Je tiens à préciser que je ne me suis jamais considéré comme une victime.
À Paris, quand j’avais 13 ans, le caïd de la classe (plus vieux, plus grand et plus fort que moi) m’a «intimidé» pendant plusieurs mois. Il s’appelait Nestor. Pas un méchant absolu, mais un jeune homme dans un trip de mâle dominant. Il faut dire que c’était une époque franche où tous les enfants en surpoids s’appelaient Bouboule et ou les filles les moins jolies étaient des «cageots».

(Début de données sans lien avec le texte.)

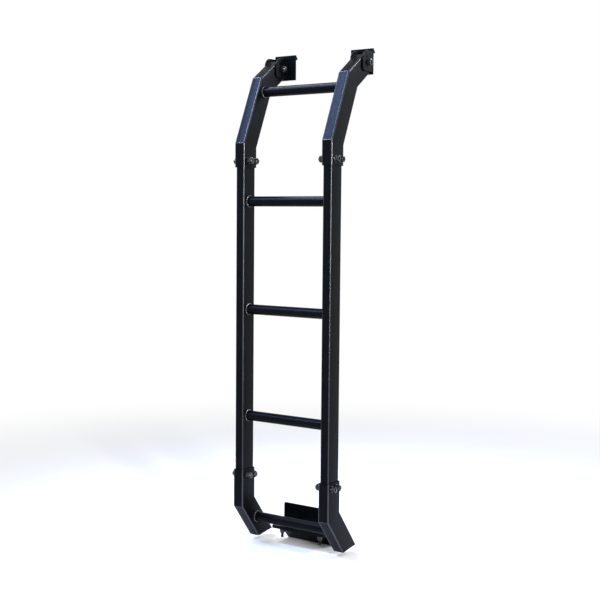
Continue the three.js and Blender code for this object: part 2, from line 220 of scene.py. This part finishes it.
def cap_plastic():
    """Moulded plastic with a fine spark-eroded texture."""
    material, tree, shader = principled("cap_plastic", Specular_IOR_Level=0.18)
    tint = ramp(tree, noise_texture(tree, 60), (0.003, 0.003, 0.0033), (0.006, 0.006, 0.0064))
    tree.links.new(tint, shader.inputs["Base Color"])
    gloss = ramp(tree, noise_texture(tree, 900, 3), 0.5, 0.66)
    tree.links.new(gloss, shader.inputs["Roughness"])
    bump(tree, shader, noise_texture(tree, 2200, 3), 0.00006)
    return material


COAT = powder_coat()
EDGE = edge_coat()
STEEL = black_steel()
WELD = weld_coat()
PLASTIC = cap_plastic()

# ---- Making pieces ------------------------------------------------------------------------

SMOOTH_ANGLE = math.radians(40)


def bodies_of_nodes():
    bodies = frame["record"]["behaviour"]["bodies"]
    return {node: body for body, nodes in bodies.items() for node in nodes}


BODY = bodies_of_nodes()


def finish_piece(name, mesh, material, body, nodes=()):
    """Links a mesh in metres as a piece of the object, in place of the given CAD nodes."""
    mesh.polygons.foreach_set("use_smooth", [True] * len(mesh.polygons))
    mesh.set_sharp_from_angle(angle=SMOOTH_ANGLE)
    mesh.materials.append(material)
    piece = bpy.data.objects.new(name, mesh)
    bpy.context.scene.collection.objects.link(piece)
    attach(piece, body)
    if nodes:
        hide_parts(*nodes)
    return piece


def solid_mesh(name, points, faces):
    """A mesh from points in millimetres, with doubled points joined and faces turned outwards."""
    mesh = bpy.data.meshes.new(name)
    mesh.from_pydata([Vector(p) * MM for p in points], [], faces)
    work = bmesh.new()
    work.from_mesh(mesh)
    bmesh.ops.remove_doubles(work, verts=work.verts, dist=1e-6)
    bmesh.ops.dissolve_degenerate(work, edges=work.edges, dist=1e-7)
    bmesh.ops.recalc_face_normals(work, faces=work.faces)
    work.to_mesh(mesh)
    work.free()
    return mesh


def bridge(first, second, count, closed=True):
    """Faces between two rows of points that start at the two given numbers."""
    last = count if closed else count - 1
    return [
        (first + i, first + (i + 1) % count, second + (i + 1) % count, second + i)
        for i in range(last)
    ]


def refined(node, material, width=0.6, segments=2):
    """A CAD node's own shape with its edges rounded."""
    source = frame["nodes"][node].data
    mesh = bpy.data.meshes.new(f"fine_{node}")
    work = bmesh.new()
    work.from_mesh(source)
    bmesh.ops.remove_doubles(work, verts=work.verts, dist=1e-6)
    bmesh.ops.dissolve_limit(
        work, angle_limit=math.radians(1), verts=work.verts, edges=work.edges)
    work.to_mesh(mesh)
    work.free()
    piece = finish_piece(f"fine_{node}", mesh, material, BODY[node], [node])
    rounding = piece.modifiers.new("rounding", "BEVEL")
    rounding.width = width * MM
    rounding.segments = segments
    rounding.limit_method = "ANGLE"
    rounding.angle_limit = math.radians(35)
    rounding.harden_normals = True
    return piece


# ---- Box tubes ----------------------------------------------------------------------------


def box_section(width, depth, radius, creases=(), arc=7):
    """(across, through) points round a rounded rectangle, with extra points on its two sides."""
    x, y = width / 2 - radius, depth / 2 - radius
    points = []
    for corner, (cx, cy) in enumerate([(x, -y), (x, y), (-x, y), (-x, -y)]):
        start = math.pi / 2 * (corner - 1)
        for step in range(arc + 1):
            angle = start + math.pi / 2 * step / arc
            points.append((cx + radius * math.cos(angle), cy + radius * math.sin(angle)))
        if corner == 0:
            points += [(width / 2, v) for v in sorted(creases)]
        if corner == 2:
            points += [(-width / 2, v) for v in sorted(creases, reverse=True)]
    return points


def headings(line):
    return [(b - a).normalized() for a, b in zip(line, line[1:])]


def carried(section, start, heading, planes, pick):
    """The section's points, slid along a heading until they meet the nearest or furthest plane."""
    through = ACROSS.cross(heading) * -1
    ring = []
    for across, depth in section:
        point = start + ACROSS * across + through * depth
        reach = pick((place - point).dot(normal) / heading.dot(normal) for place, normal in planes)
        ring.append(point + heading * reach)
    return ring


def mitre(line, index):
    """The plane that two stretches share at a bend."""
    before, after = headings(line)[index - 1:index + 1]
    return [(line[index], (before + after).normalized())]


BEND_SOFTNESS = 1.6
CORNER_SLOPES = 0.1, 0.99
PAST_THE_CUT = 100


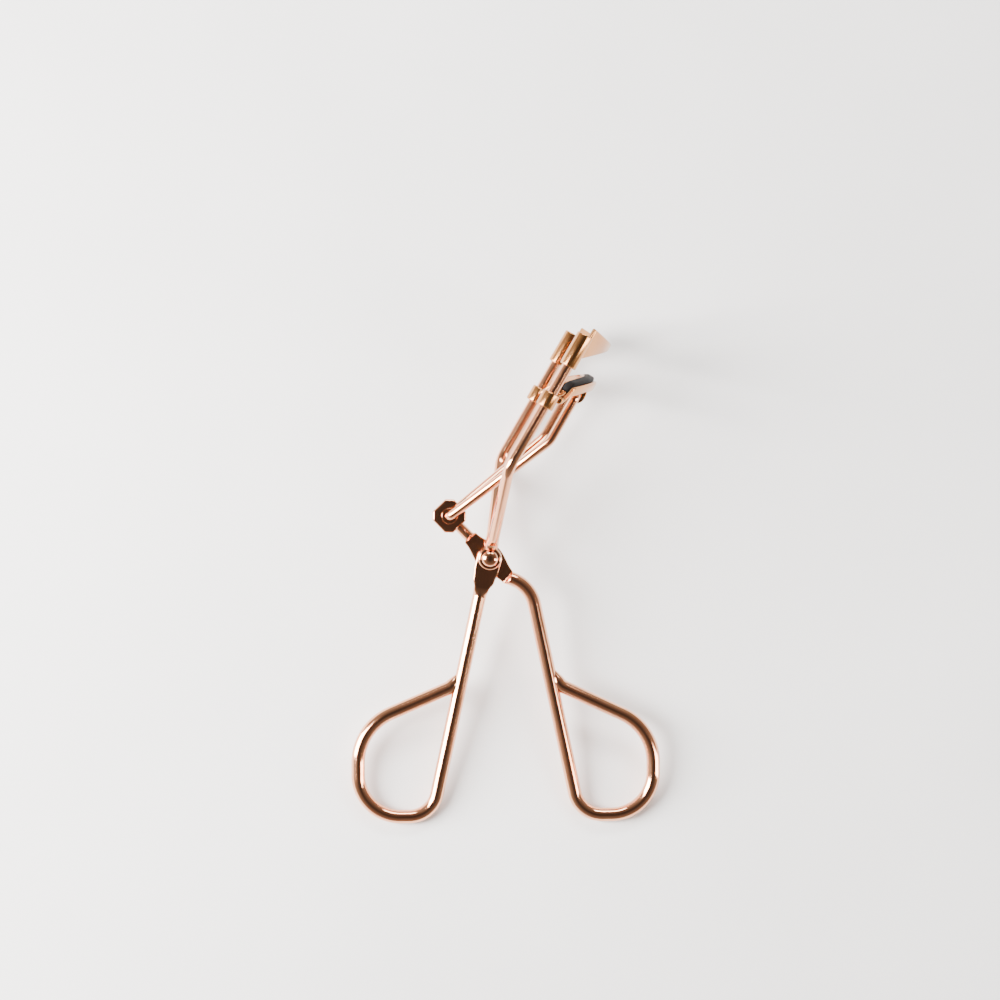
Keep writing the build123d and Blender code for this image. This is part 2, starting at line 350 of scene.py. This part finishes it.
rubberLook = dict(
    fineScale=4500, fineDetail=3, slowScale=260, slowDetail=4, relief=0.00003, specular=0.15,
    tints=((0.35, (0.004, 0.004, 0.005, 1)), (0.75, (0.018, 0.016, 0.015, 1))), rough=(0.5, 0.78),
)


def makeRubber(look):
    # soft black rubber: a fine matt grain, paler dust in the hollows of a slow noise
    finish = bpy.data.materials.new("padRubber")
    finish.use_nodes = True
    tree = finish.node_tree
    shader = tree.nodes["Principled BSDF"]
    spot = tree.nodes.new("ShaderNodeTexCoord").outputs["Object"]
    fine = noise(tree, spot, look["fineScale"], look["fineDetail"])
    slow = noise(tree, spot, look["slowScale"], look["slowDetail"])
    shader.inputs["Specular IOR Level"].default_value = look["specular"]
    tree.links.new(tintRamp(tree, slow, look["tints"]), shader.inputs["Base Color"])
    tree.links.new(spread(tree, slow, (0, 1), look["rough"]), shader.inputs["Roughness"])
    bumpedValue(tree, fine, look["relief"], shader.inputs["Normal"])
    return finish


drawnWire = makePlated("drawnWire", wireLook)
# the jaws' finish: its darker tint is partly painted shade
shadedStampedSheet = makePlated("shadedStampedSheet", shadedSheetLook)
rivetFinish = makePlated("rivetFinish", rivetLook)
padRubber = makeRubber(rubberLook)
print("materials made")

# the flats and eyelets stacked on the rivet, and the gap between two that turn on each other
stack = dict(
    flat=1.6, gap=0.05, eyelet=1.1, eyeletRadius=2.45,
    rivet=1.25, headRadius=1.75, headHigh=1.1, tailHigh=0.7,
)
wireRadius = 1.45
squarePower = 9         # the superellipse's power where a wire is pressed flat
roundPower = 2          # and where it is round
weld = dict(long=3.0, radius=0.75)
flatHalf = stack["flat"] / 2
thumbLift = stack["gap"] / 2 + flatHalf
skinGap = 0.01          # between two touching surfaces of one body
nearFace = stack["gap"] / 2 + stack["flat"]
farFace = -nearFace - stack["gap"] - stack["eyelet"]

thumbSizes = dict(
    route=[(0.68, 2.51, 0), (-1.75, -6.5, 0), (-12.2, -55.3, 0), (-27.9, -55.3, 0), (-27.9, -36.1, 0),
           (-8.2, -27.6, 0), (-6.2, -24.9, 0)],
    bends=[8, 6, 9, 11.5, 2.5], step=0.25, tipRound=2.6, tipRows=14,
    flatWide=[(0, 2.62), (5.0, 2.62), (7.4, 2.3), (9.4, 1.6)], flatStop=8.8, wireStart=10.9,
)


def smoothStations(along, stations):
    # each station is (distance, value); between two of them the value eases over
    distances, values = zip(*stations)
    result = np.full(len(along), float(values[0]))
    for d0, d1, v0, v1 in zip(distances, distances[1:], values, values[1:]):
        part = ease((along - d0) / max(d1 - d0, 1e-6))
        result = np.where(along >= d0, v0 + (v1 - v0) * part, result)
    return result


def weldTaper(along):
    # the loop's end thins out where it is welded along the shank
    thin = weld["radius"] / wireRadius
    return thin + (1 - thin) * ease((along[-1] - along) / weld["long"])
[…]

Le point culminant de ces agressions, c’est le jour où Nestor m’a plaqué brutalement contre un mur pour me voler un objet qui m’appartenait. Je me suis senti vulnérable et humilié. J’en ai parlé à mes parents. Le lendemain, mon père est venu me chercher à l’école en moto. Je ne me souviens plus de la suite mais j’ai fini par entrer au lycée, loin de Nestor.
Aujourd’hui, en cette journée improvisée contre l’intimidation, je me suis demandé comment cet incident ne m’a pas plus affecté. Ma réponse est un peu absurde : ayant deux frères plus vieux, j’ai toujours eu l’habitude d’être le petit, le faible… et de me plaindre à mes parents. Le contexte familial m’avait poussé à comprendre ce qui est si difficile à enseigner aux jeunes : en parler à un adulte responsable avant que ça devienne intenable.
L’intimidation existe depuis que l’homme vit en société; on en trouve même des exemples chez les animaux. La communication, elle, n’est pas instinctive. Elle doit être provoquée. C’est difficile à croire quand on a 13 ans, mais elle résout plus de problèmes que le suicide.
Comme on dit, à vous la parole.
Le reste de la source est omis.